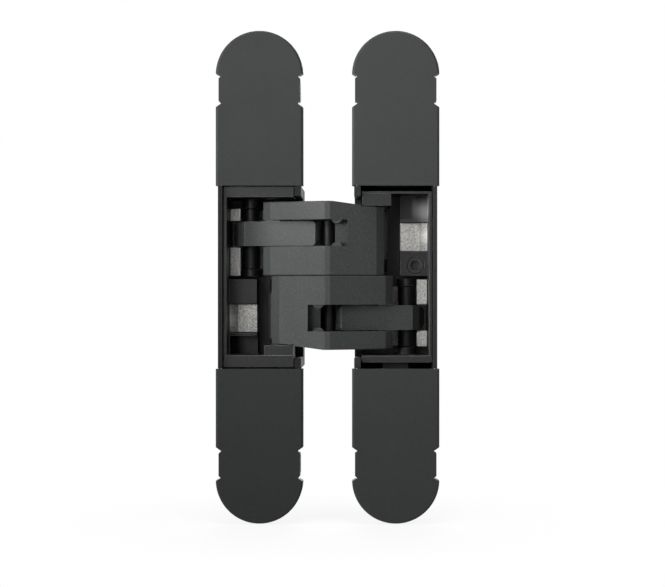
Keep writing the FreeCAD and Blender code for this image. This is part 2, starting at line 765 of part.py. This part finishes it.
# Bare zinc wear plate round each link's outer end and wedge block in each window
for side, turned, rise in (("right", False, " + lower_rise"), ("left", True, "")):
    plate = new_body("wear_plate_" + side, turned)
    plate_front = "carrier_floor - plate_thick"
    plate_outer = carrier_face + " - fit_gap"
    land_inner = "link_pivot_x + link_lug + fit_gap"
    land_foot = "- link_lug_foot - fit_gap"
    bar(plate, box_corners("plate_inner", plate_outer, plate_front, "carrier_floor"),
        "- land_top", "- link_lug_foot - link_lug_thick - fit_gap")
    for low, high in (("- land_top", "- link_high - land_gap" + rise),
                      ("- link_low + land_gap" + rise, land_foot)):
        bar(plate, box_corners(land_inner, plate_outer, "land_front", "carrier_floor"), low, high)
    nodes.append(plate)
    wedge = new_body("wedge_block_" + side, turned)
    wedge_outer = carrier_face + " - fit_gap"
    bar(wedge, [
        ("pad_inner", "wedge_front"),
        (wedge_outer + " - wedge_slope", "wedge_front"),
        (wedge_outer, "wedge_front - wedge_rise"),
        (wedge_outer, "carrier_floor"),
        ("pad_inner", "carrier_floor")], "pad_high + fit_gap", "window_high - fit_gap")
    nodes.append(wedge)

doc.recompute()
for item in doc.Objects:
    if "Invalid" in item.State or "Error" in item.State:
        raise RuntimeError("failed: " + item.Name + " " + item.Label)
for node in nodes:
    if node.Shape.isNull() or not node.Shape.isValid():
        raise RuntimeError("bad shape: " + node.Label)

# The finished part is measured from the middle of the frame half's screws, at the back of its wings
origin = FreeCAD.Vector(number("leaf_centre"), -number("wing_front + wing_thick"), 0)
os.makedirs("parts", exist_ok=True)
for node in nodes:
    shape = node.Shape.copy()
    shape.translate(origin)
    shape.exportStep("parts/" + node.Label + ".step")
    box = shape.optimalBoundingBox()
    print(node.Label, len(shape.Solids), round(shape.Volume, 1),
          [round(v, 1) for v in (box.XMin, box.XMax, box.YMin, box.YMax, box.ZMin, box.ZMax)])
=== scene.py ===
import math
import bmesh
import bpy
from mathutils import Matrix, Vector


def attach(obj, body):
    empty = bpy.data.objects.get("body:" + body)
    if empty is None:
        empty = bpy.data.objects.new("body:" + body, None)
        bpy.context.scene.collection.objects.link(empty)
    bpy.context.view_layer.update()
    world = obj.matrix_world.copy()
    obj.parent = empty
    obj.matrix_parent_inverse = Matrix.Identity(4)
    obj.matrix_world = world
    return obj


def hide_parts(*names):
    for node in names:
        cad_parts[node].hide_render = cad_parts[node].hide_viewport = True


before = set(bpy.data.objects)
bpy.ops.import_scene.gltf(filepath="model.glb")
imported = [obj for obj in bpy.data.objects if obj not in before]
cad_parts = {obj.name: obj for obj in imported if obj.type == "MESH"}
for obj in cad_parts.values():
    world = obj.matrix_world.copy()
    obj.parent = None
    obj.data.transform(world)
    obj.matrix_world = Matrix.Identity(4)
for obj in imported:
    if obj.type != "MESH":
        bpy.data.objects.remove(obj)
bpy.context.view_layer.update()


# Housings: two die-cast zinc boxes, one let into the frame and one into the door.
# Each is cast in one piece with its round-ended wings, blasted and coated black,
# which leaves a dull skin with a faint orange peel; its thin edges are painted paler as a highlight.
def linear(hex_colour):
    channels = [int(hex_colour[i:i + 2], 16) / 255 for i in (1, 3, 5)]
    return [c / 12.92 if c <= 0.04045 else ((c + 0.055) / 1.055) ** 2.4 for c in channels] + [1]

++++

— Task brief —
Retype, word for word, every line from the line with "doc.recompute()" to the line with "in imported if", inclusive. Add nothing.

— Finished task —
doc.recompute()
for item in doc.Objects:
    if "Invalid" in item.State or "Error" in item.State:
        raise RuntimeError("failed: " + item.Name + " " + item.Label)
for node in nodes:
    if node.Shape.isNull() or not node.Shape.isValid():
        raise RuntimeError("bad shape: " + node.Label)

# The finished part is measured from the middle of the frame half's screws, at the back of its wings
origin = FreeCAD.Vector(number("leaf_centre"), -number("wing_front + wing_thick"), 0)
os.makedirs("parts", exist_ok=True)
for node in nodes:
    shape = node.Shape.copy()
    shape.translate(origin)
    shape.exportStep("parts/" + node.Label + ".step")
    box = shape.optimalBoundingBox()
    print(node.Label, len(shape.Solids), round(shape.Volume, 1),
          [round(v, 1) for v in (box.XMin, box.XMax, box.YMin, box.YMax, box.ZMin, box.ZMax)])
=== scene.py ===
import math
import bmesh
import bpy
from mathutils import Matrix, Vector


def attach(obj, body):
    empty = bpy.data.objects.get("body:" + body)
    if empty is None:
        empty = bpy.data.objects.new("body:" + body, None)
        bpy.context.scene.collection.objects.link(empty)
    bpy.context.view_layer.update()
    world = obj.matrix_world.copy()
    obj.parent = empty
    obj.matrix_parent_inverse = Matrix.Identity(4)
    obj.matrix_world = world
    return obj


def hide_parts(*names):
    for node in names:
        cad_parts[node].hide_render = cad_parts[node].hide_viewport = True


before = set(bpy.data.objects)
bpy.ops.import_scene.gltf(filepath="model.glb")
imported = [obj for obj in bpy.data.objects if obj not in before]
cad_parts = {obj.name: obj for obj in imported if obj.type == "MESH"}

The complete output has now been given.